(Modeling code records)
>>>>>

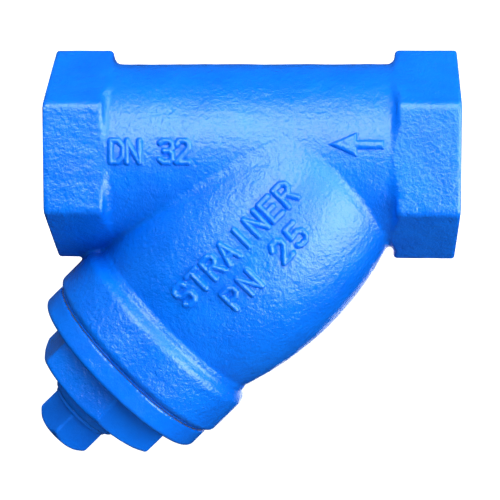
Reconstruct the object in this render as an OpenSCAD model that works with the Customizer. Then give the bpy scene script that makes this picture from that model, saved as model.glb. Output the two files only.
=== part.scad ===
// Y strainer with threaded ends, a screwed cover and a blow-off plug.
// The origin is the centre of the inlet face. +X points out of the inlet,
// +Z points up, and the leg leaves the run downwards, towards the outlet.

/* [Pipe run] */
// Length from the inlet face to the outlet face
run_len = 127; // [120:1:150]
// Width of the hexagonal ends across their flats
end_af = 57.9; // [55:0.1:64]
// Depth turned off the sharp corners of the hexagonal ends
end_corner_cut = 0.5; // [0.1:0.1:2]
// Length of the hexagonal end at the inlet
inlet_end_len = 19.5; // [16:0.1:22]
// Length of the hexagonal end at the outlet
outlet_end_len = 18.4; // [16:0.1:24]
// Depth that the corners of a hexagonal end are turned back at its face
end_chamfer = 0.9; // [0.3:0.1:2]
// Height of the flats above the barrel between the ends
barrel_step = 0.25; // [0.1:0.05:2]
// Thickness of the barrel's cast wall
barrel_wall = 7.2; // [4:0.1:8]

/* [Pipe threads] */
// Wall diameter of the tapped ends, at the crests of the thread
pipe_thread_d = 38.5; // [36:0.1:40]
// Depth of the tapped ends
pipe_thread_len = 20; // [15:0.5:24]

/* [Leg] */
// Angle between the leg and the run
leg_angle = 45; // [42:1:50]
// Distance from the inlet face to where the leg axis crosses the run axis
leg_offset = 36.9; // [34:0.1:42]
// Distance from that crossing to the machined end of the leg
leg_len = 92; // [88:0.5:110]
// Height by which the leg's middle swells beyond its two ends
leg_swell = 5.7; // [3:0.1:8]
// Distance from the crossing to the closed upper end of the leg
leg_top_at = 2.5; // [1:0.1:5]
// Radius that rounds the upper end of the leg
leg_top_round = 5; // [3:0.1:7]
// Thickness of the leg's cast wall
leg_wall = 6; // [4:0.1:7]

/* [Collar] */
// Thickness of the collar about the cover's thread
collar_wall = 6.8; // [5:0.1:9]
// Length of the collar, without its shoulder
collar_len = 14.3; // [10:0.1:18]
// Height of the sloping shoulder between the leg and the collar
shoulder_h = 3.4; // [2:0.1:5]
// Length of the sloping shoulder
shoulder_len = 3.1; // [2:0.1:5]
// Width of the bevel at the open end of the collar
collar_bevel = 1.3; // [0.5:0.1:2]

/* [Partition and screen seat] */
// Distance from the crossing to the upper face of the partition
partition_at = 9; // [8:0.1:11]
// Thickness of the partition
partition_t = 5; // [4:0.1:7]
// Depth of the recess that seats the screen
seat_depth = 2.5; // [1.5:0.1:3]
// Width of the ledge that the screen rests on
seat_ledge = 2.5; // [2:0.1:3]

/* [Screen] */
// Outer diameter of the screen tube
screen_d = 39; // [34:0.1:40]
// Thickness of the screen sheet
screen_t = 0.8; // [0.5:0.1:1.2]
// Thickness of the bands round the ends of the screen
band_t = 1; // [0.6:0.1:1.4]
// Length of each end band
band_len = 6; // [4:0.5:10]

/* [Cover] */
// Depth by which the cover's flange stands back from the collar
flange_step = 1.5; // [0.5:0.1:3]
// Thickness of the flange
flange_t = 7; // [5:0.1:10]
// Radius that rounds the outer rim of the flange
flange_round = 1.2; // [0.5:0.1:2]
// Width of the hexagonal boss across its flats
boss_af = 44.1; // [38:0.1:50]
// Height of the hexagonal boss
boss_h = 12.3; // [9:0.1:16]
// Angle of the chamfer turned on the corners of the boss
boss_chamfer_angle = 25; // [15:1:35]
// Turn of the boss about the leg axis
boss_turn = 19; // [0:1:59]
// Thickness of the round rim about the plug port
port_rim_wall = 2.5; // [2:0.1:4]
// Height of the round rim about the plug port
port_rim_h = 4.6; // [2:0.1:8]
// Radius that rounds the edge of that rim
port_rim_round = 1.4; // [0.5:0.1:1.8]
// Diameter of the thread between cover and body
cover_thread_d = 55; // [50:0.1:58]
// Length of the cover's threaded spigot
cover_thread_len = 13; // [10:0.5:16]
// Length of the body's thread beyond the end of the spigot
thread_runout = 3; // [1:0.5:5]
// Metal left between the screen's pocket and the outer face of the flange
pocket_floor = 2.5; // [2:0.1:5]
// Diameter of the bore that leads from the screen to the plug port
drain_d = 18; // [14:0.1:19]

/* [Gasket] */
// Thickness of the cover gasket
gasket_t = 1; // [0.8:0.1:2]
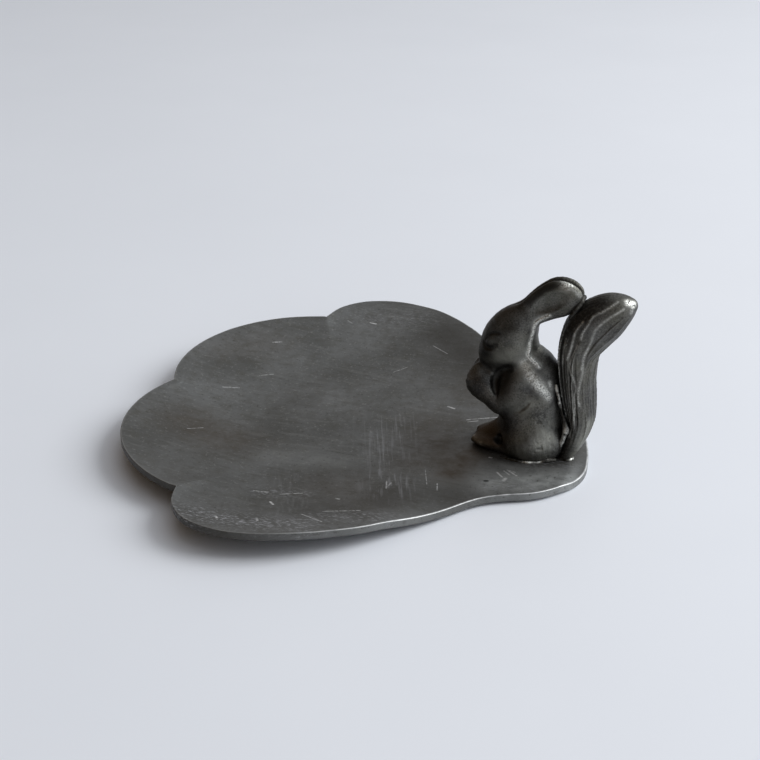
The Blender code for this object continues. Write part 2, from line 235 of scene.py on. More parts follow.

<<<<<

● **INSTRUCTION**:
Reproduce exactly, please, only the lines from the start of the data above to the line that contains "pipe_thread_len = 20; // [15:0.5:24]", with both ends kept.

● **RESPONSE TO THIS TASK**:
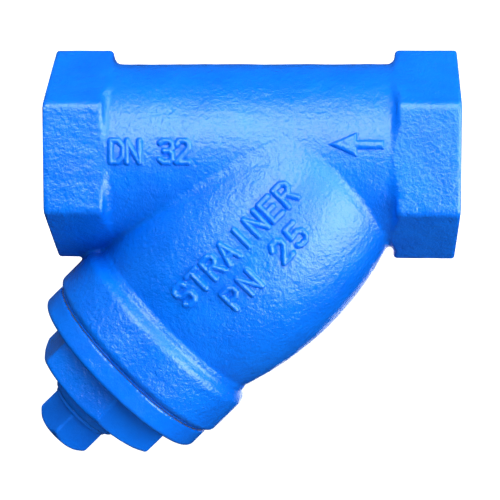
Reconstruct the object in this render as an OpenSCAD model that works with the Customizer. Then give the bpy scene script that makes this picture from that model, saved as model.glb. Output the two files only.
=== part.scad ===
// Y strainer with threaded ends, a screwed cover and a blow-off plug.
// The origin is the centre of the inlet face. +X points out of the inlet,
// +Z points up, and the leg leaves the run downwards, towards the outlet.

/* [Pipe run] */
// Length from the inlet face to the outlet face
run_len = 127; // [120:1:150]
// Width of the hexagonal ends across their flats
end_af = 57.9; // [55:0.1:64]
// Depth turned off the sharp corners of the hexagonal ends
end_corner_cut = 0.5; // [0.1:0.1:2]
// Length of the hexagonal end at the inlet
inlet_end_len = 19.5; // [16:0.1:22]
// Length of the hexagonal end at the outlet
outlet_end_len = 18.4; // [16:0.1:24]
// Depth that the corners of a hexagonal end are turned back at its face
end_chamfer = 0.9; // [0.3:0.1:2]
// Height of the flats above the barrel between the ends
barrel_step = 0.25; // [0.1:0.05:2]
// Thickness of the barrel's cast wall
barrel_wall = 7.2; // [4:0.1:8]

/* [Pipe threads] */
// Wall diameter of the tapped ends, at the crests of the thread
pipe_thread_d = 38.5; // [36:0.1:40]
// Depth of the tapped ends
pipe_thread_len = 20; // [15:0.5:24]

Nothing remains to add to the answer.